Looking back at the original recording I am confused.  I was sure this track was the perfect closer of a wonder sequence of tracks but instead it closes side one of the record; it isn't the album's final track.  Back then, order was important - I hear older albums in a strict order, the flow of the music is deliberate and vital.  In my mind this should be the last track - maybe I moved to the turntable and put on another LP rather than turn it over?  Maybe.

Also, I don't think the emotions conveyed by this track match the song.  I think this is a sad tune, a melody about a bad situation which is going to be resolved, it's all going to be alright, don't worry.  The song is simpler, it's about commitment and love realised, it is a hymn of bravado, a braying cock-crow of a lyric. 
Why is a wordless song more profound? 

Tuesday 8 November 2011

Michaelswood by Catriona McKay and Chris Stout

Michaelswood is the closing track on Catriona McKay and Chris Stout's 2010 album white nights. Catriona and Chris's music is Scottish music of the highest calibre; it is traditional but it is new; it is built up from a Scottish tradition but is a full and equal part of a wider, even global, heritage. 

These players are proud of their roots - Catriona plays scottish harp, Chris plays shetland fiddle.  They write of their homeland - , the Fair Isle, Shetland, Dundee, Glasgow  - and race to work with other players from other countries and traditions - scandanavia, south america, eastern europe, africa, [neilston?].  In a live setting they play with and off each other, sitting face-to-face, a dynamic and stormy rush of sound one minute, a sparce, precise air the next; madness and stillness.
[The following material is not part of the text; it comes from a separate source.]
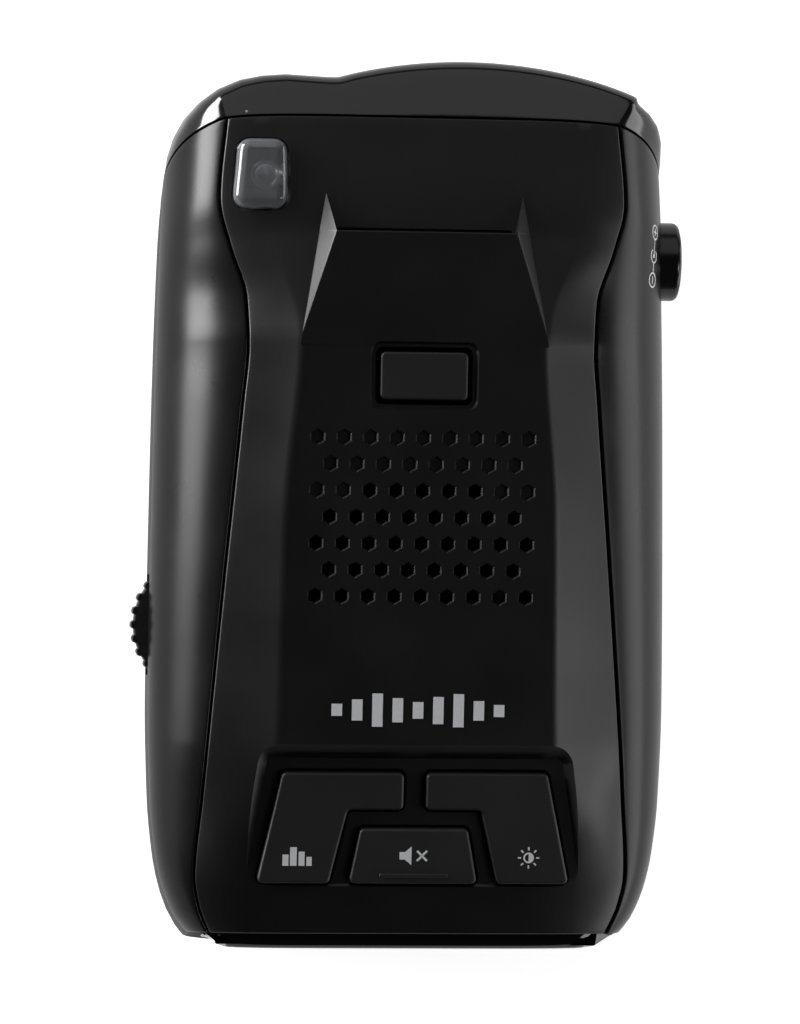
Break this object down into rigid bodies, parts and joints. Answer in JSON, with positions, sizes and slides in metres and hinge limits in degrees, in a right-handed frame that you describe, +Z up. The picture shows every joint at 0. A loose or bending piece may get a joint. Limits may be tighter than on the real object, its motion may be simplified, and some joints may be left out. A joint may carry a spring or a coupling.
{
  "type": "radar detector",
  "caption": "Windshield radar and laser detector with front horn window, rear laser lens, speaker grille, keys, bracket slot with release button, volume wheel and power inlet.",
  "frame": {"origin": "centre of the flat underside", "axes": "+Z up out of the top panel, +Y forward to the road (the front window), +X to the right side that has the power inlet"},
  "size_m": [0.0736, 0.1196, 0.0314],
  "materials": {
    "top_black": "fine satin texture",
    "side_black": "smooth satin",
    "case_black": "fine texture",
    "window_black": "polished",
    "key_black": "fine texture",
    "wheel_black": "satin",
    "inlet_black": "satin",
    "clear_lens": "clear",
    "silver_print": "silver ink",
    "plate_grey": "matte",
    "board_green": "solder mask",
    "tin_plate": "tinned",
    "cast_horn": "cast",
    "screw_steel": "zinc plated",
    "spring_steel": "drawn wire",
    "contact_brass": "nickel flash",
    "part_black": "moulded",
    "stem_plastic": "moulded",
    "magnet_steel": "plated",
    "cone_paper": "paper",
    "foam": "foam",
    "display_glass": "glass face"
  },
  "bodies": {
    "case": {"lower_case": "case_black", "top_panel": "top_black", "left_side_panel": "side_black", "right_side_panel": "side_black", "front_window": "window_black", "display_window": "window_black", "rear_laser_lens": "clear_lens", "key_switch_housings": "part_black", "key_board": "board_green", "release_spring": "spring_steel", "latch_retainer": "part_black", "retainer_screws": "screw_steel", "volume_pot_body": "stem_plastic", "power_inlet": "inlet_black", "power_inlet_pin": "contact_brass", "main_board": "board_green", "horn_antenna": "cast_horn", "shield_can": "tin_plate", "laser_board": "board_green", "front_laser_diode": "part_black", "rear_laser_diode": "part_black", "speaker_frame": "magnet_steel", "speaker_magnet": "magnet_steel", "speaker_cone": "cone_paper", "speaker_gasket": "foam", "display_module": "display_glass", "board_screws": "screw_steel", "case_screws": "screw_steel", "emblem": "silver_print", "rating_plate": "plate_grey"},
    "left_key": {"left_key": "key_black", "left_switch_stem": "stem_plastic"},
    "centre_key": {"centre_key": "key_black", "centre_switch_stem": "stem_plastic"},
    "right_key": {"right_key": "key_black", "right_switch_stem": "stem_plastic"},
    "release_button": {"release_button": "key_black"},
    "volume_wheel": {"volume_wheel": "wheel_black", "volume_shaft": "tin_plate"}
  },
  "joints": [
    {"name": "left_key_press", "type": "slide", "parent": "case", "child": "left_key", "axis": [0, 0.108, -0.9942], "range_m": [0, 0.0004], "stiffness_N_per_m": 1500, "springref_m": -0.0002},
    {"name": "centre_key_press", "type": "slide", "parent": "case", "child": "centre_key", "axis": [0, 0.108, -0.9942], "range_m": [0, 0.0004], "stiffness_N_per_m": 1500, "springref_m": -0.0002},
    {"name": "right_key_press", "type": "slide", "parent": "case", "child": "right_key", "axis": [0, 0.108, -0.9942], "range_m": [0, 0.0004], "stiffness_N_per_m": 1500, "springref_m": -0.0002},
    {"name": "release_press", "type": "slide", "parent": "case", "child": "release_button", "axis": [0, 0, -1], "range_m": [0, 0.0015], "stiffness_N_per_m": 800, "springref_m": -0.001, "deforming": ["release_spring"]},
    {"name": "volume_turn", "type": "hinge", "parent": "case", "child": "volume_wheel", "pos_m": [-0.0282, -0.0163, 0.0097], "axis": [0, 0, 1], "range_deg": [-135, 135]}
  ]
}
Michaelswood is a thing of beauty.  A slow air, written by Chris Stout, it is sombre and stately and tugs at the heart strings.  It is yearning, sad, touching.  The fiddle takes the lead, the tune plainly stated at first, later elaborated and embroidered, always supported by the harp [although the solo harp at about 4 minutes in is delightful].  It is not complicated - the sheet music is easy to follow, the form and the harmonies are traditional, the chords in the key of D major are straightforward.  The beauty is in the writing, in the playing.

This is music that resonates on both musical and emotional levels.  It is sincere, it is authentic, it is effective.  It has been made a musician remembering a loved individual and that shows.  We don't necessary know the person but we "hear" the love, the respect, the loss from the players. 

Michaelswood is named after a forest of remembrance planted in Shetland by the family of Michael Ferrie, a founder member of Fiddler's Bid.  The tune is also a memorial, a remembrance of a musician, a recognition of the support of his family.  When Chris and Catriona play the tune in concert this context is explained.  However, for me, the tune tells the story without explanation, without limit.